R: Sicuramente ha dei grossi meriti, però nei suoi confronti si esagera. Non è vero che ha scoperto tutti gli artisti che si dice, non ha scoperto il rock and roll. La sua fortuna è che si è trovato al momento giusto e al posto giusto e che tutti gli artisti di talento andarono da lui nei suoi studi.

D: Sempre pensando alla Sun Records e ai suoi musicisti come Charlie Rich, Roy Orbison, Carl Perkins, Jerry Lee Lewis, Elvis Presley, Johnny Cash… li hai conosciuti tutti?
R: Più o meno si, allora si facevano parecchie tournée tutti insieme, il cosiddetto Sun Record Package & Tour.

D: Chi reputi sia stato il migliore?
R: Elvis Presley aveva grande talento, naturalmente. Ma Roy Orbison è stato il migliore in assoluto. Grande interprete, eccellente autore, cantante divino, ottimo entertainer. Elvis non era un autore, Orbison era più completo come artista. Aveva un talento inimmaginabile.

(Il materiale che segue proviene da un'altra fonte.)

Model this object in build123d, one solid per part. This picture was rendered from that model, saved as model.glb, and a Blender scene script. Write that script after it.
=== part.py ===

D: Nel ‘1960 hai lasciato la Sun. Come mai?
R: Avevo fondato una etichetta, la Rita Records, con uno dei musicisti della mia band, Roland James. Nel 1960 ho prodotto Mountain Of Love cantata da Harol Dorman che vendette oltre un milione di copie. Poi ho fondato la Mojo Records e prodotto nel 1961 il classico del blues You Don’t Love Me di Willie Cobb. Nel 1961 mi sono trasferito a vivere in California, a Los Angeles. Ho lavorato come produttore, musicista, sessionman, esibendomi nei locali la sera e ho suonato con gente come Herb Alpert, Glen Campbell, James Burton, Leon Russell, Hal Blaine, Barney Kessell. Ho suonato in dischi di Dean Martin, Sammy Davis Jr., Ricky Nelson, Johnny Rivers e dei Beach Boys (suona l’armonica in Help Me Rhonda del ’65, nda). Nel 1966 ho lasciato la California e mi sono trasferito ad Atlanta, Georgia.

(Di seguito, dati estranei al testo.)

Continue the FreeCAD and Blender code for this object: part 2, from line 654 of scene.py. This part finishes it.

D: Raccontami bene la storia di Bob Dylan: si dice che sia un tuo grande fan…
R: Bob Dylan mi ha scovato, letteralmente, a Newport, nell’Arkansas, dove vivo. Era il 1992. Mi disse che mi stava cercando dal 1985. Mi ha invitato a un suo concerto a Little Rock: ero sul palco, accanto a Dylan, e lui sorrideva, mi ha presentato dicendo: “Billy Lee Riley è il mio autentico eroe”. Mi disse che lui ha sempre ammirato particolarmente due mie canzoni, Trouble Bound e One More Time. L’anno dopo, nel 1993 ho aperto due suoi show a Nashville. Si ricorda di me più cose di quelle che io possa ricordare: ad esempio mi ha detto che è stato particolarmente felice di sapere che io avevo registrato Like A Rolling Stone in un mio album strumentale del 1965. Io quasi quasi non me lo ricordavo proprio…

D: Quali sono i tuoi ultimi album che hai inciso?
R: Nel 1992 ho inciso Blue Collar Blues, poi ho inciso altri dischi rockabilly. Nel 1997 ho pubblicato un album per la Capricorn, Hot Damn!, inciso nei vecchi studi della Sun, ma è un album di blues. Nel 2000 ho pubblicato un altro album, Shade Tree Blues.

D: Nel 2000 hai ricevuto anche un premio speciale…
R: Sono stato inserito nell’Arkansas Wall Of Fame. É stato un grande onore e alla cerimonia hanno partecipato numerosi personaggi tra cui il mio vecchio bassista Joe Parker. Inoltre sono state lette alcune lettere, tra cui una di Sam Phillips, una dello Smithsonian Institute e una di Bob Dylan che riferendosi a me ha detto che sono stato un autentico pioniere, un grande artista e un fiero cittadino dell’Arkansas. Mi hanno anche consegnato una targa e proclamato ‘Billy Lee Riley Day’ il 18 marzo.

D: Progetti futuri?
R: Nel luglio 2001 ho suonato al Montreal Jazz Festival, in Canada. Jimmy Page e Robert Plant hanno aperto il concerto prima di me. La serata è stata registrata e ora probabilmente, nel gennaio 2002, uscirà un disco dal vivo. Inoltre ci tengo molto al progetto dell’uscita del disco prodotto da Chips Moman, un album che avevo inciso nei suoi celebri American Studios a Memphis nel 1971, s’intitolerà I Got A Thing About You Baby e sarà pubblicato nei prossimi mesi.